Assistant District Attorney Jay Hileman told the jury that Colburn, who turned himself in after the murder, could distinguish between right and wrong and should be held accountable for his actions. “Attributing this violence, this horrible cruelty to paranoid schizophrenia is naive and over-simplistic,” Hileman said during the trial in Montgomery County, north of Houston. “He did it because he’s mean.”

It took 20 minutes for the jury to convict Colburn of capital murder, and two hours to sentence him to death.

Colburn’s lawyers appealed on the grounds that he could not help in his defense because anti-psychotic drugs made him so drowsy that he napped during the trial, at times snoring loudly. The 5th U.S. Circuit Court of Appeals rejected the claim, ruling earlier this year that “whether Colburn fell asleep once or slept through most of his trial is not dispositive of Colburn’s competence.”

The Supreme Court on Tuesday had declined to review the case based on that issue.

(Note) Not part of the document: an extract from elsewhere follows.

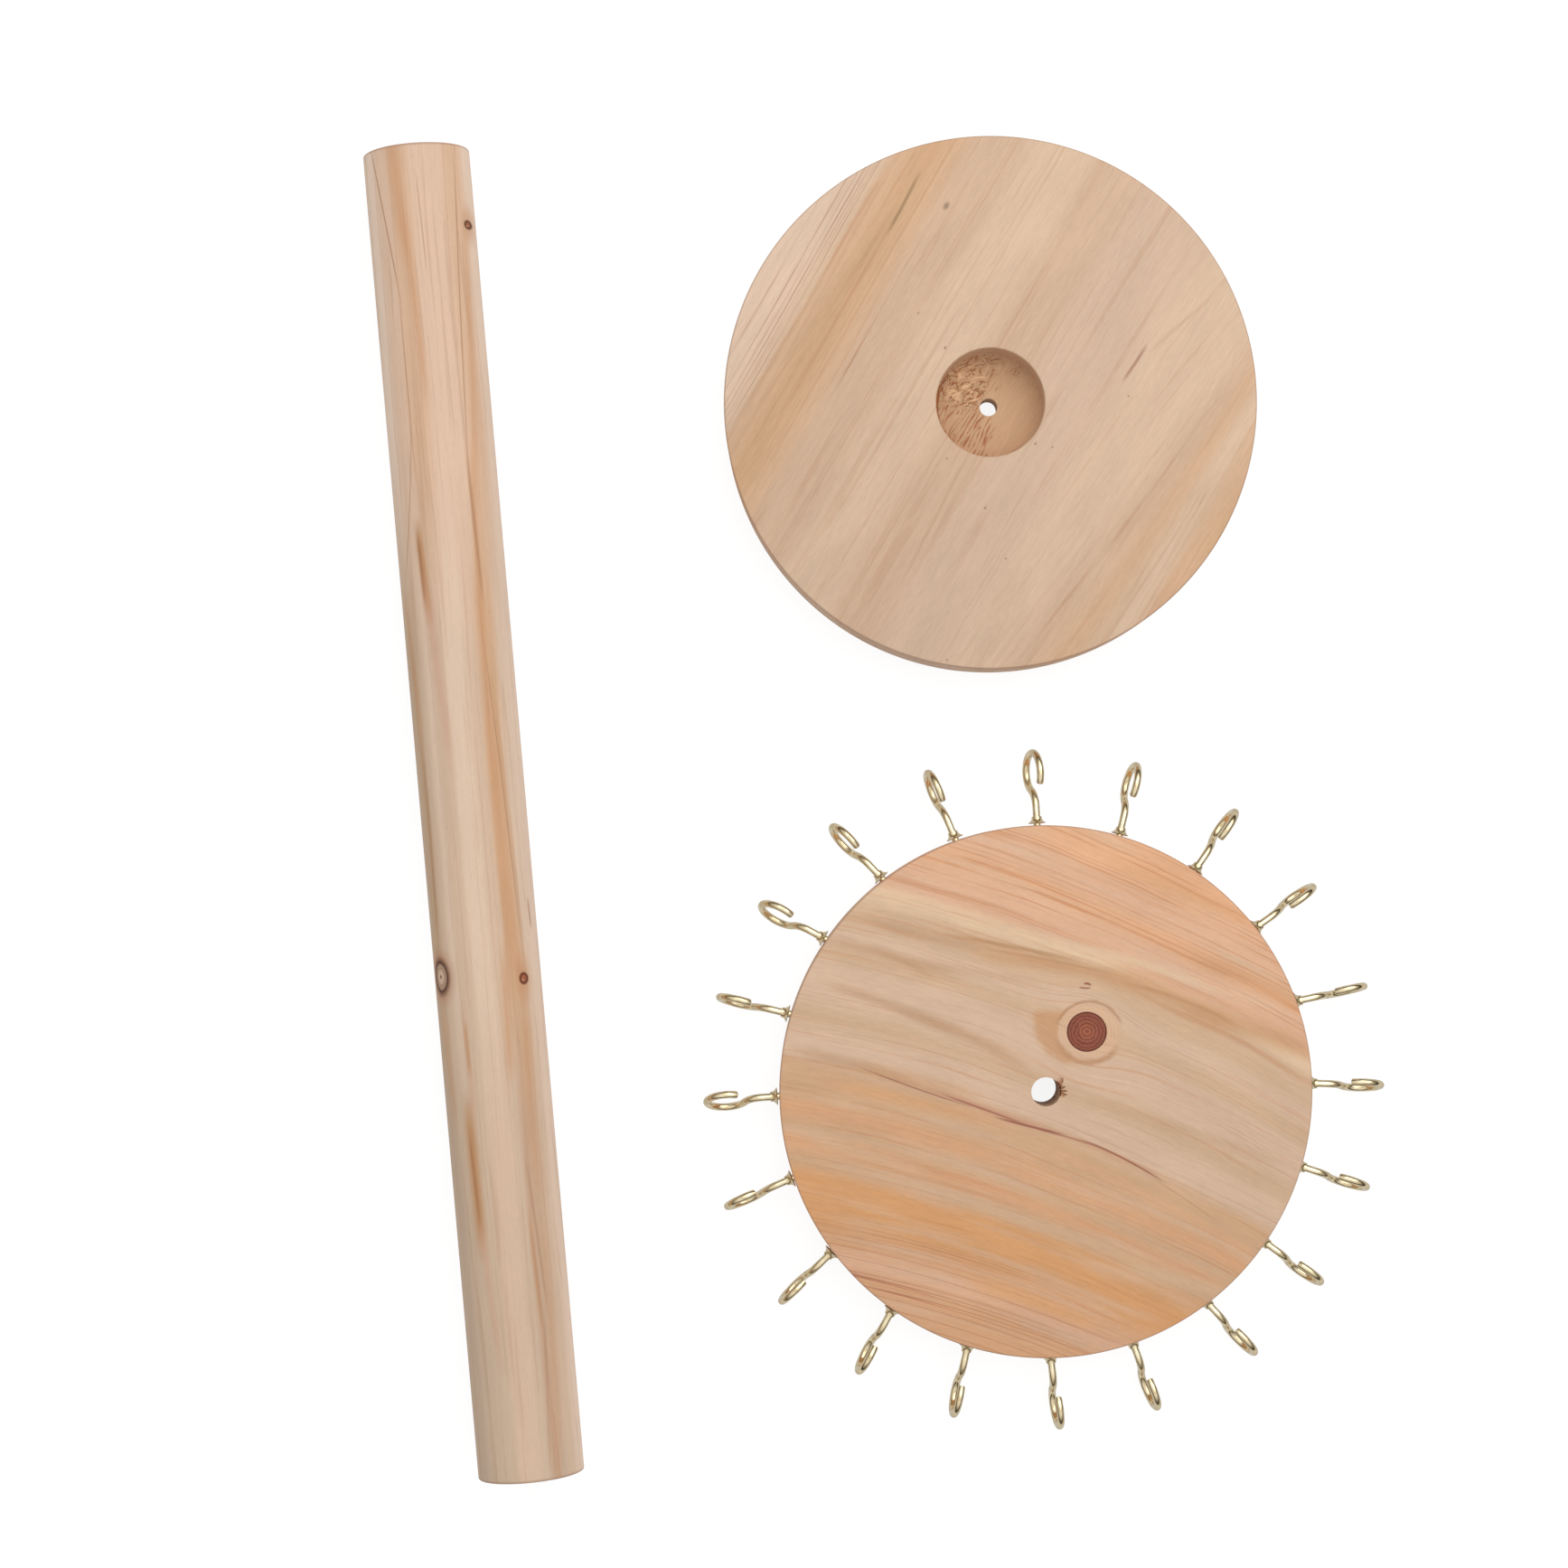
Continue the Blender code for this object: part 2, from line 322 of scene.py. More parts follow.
WOOD_TONES = tones({
    "pore": (158, 118, 86),
    "worn edge": (168, 132, 112),
    "speck": (132, 108, 84),
    "raw cut": (206, 167, 130),
    # Painted highlight on torn fibre tips and painted shade in their hollows
    "fibre tip highlight": (238, 196, 152),
    "hollow shade": (172, 108, 68),
})


def wood_noise(place, long, wide, detail=2.0):
    """Noise drawn out along the grain: its patches are about long by wide mm."""
    along, across, height = place
    return soft_noise(along / long, across / wide, height / wide, detail)


def growth_lines(along, across, spacing, sharpness):
    """Thin late wood lines along the grain, at uneven distances of about spacing mm."""
    level = soft_noise(along / 260.0, across / spacing, spacing, detail=0.0)
    return soft_step(abs(level), 0.10 / sharpness, 0.0)


def line_share(grain, lines, presence, least):
    """How strong lines are, each with its place across the grain, half width in mm, and strength.
    They fade with presence, down to the least share of their strength."""
    shares = [line(grain, place, half_width) * strength for place, half_width, strength in lines]
    return highest(shares) * (presence * (1 - least) + least)


def paint_streaks(colour, place, streaks, named):
    """Lays streaks over the colour, each with its start, end, half width, bend, strength and tone."""
    for start, end, half_width, bend, strength, tone in streaks:
        colour = mix(streak(place, start, end, half_width, bend) * strength, colour, named[tone])
    return colour


def finish_wood(material, colour, place, edge, contrast):
    """Adds the fibres, flecks, pores and sanded surface that all three pieces of wood share."""
    fibre = wood_noise(place, long=5.0, wide=0.26, detail=3.0)
    fleck = wood_noise(place, long=2.4, wide=0.7)
    vein = wood_noise(place, long=38.0, wide=1.1)
    cloud = wood_noise(place, long=26.0, wide=10.0)
    light = fibre * 0.17 + vein * 0.08 + (cloud * 0.12 + fleck * 0.07)
    colour = scale(colour, light * contrast + 1.0)
    pores = soft_step(wood_noise(place, long=2.2, wide=0.20, detail=1.0), 0.17, 0.30)
    colour = lay(colour, WOOD_TONES, (pores * 0.30, "pore"), (edge * 0.55, "worn edge"))
    feed(material.node_tree.nodes["Principled BSDF"], {
        "Base Color": colour,
        "Roughness": fibre * 0.25 + 0.66,
        "Specular IOR Level": 0.25,
        "Normal": bump(fibre * 0.6 - pores * 0.5, 0.25, WOOD_RELIEF),
    })
    return material


def disc_edge(x, y, height):
    """1 on the thin worn line where the disc's faces meet its rim."""
    radius = DISC_RADIUS * MM
    half = DISC_THICKNESS * MM / 2
    near_rim = soft_step(distance(x, y), radius - 0.55, radius - 0.1)
    near_face = soft_step(abs(height - half), half - 0.7, half - 0.3)
    return near_rim * near_face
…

Last June, the Supreme Court banned the execution of mentally retarded inmates. But the ruling did not address the issue of whether mental illness was a bar to execution.

The high court’s June ruling should naturally be extended to situations such as Colburn’s, said Philip H. Hilder, one of his appellate lawyers. “In blunt terms, he is out of his mind from a condition not of his doing. We’re not asking that he be excused for a murder. We’re asking that he be treated.”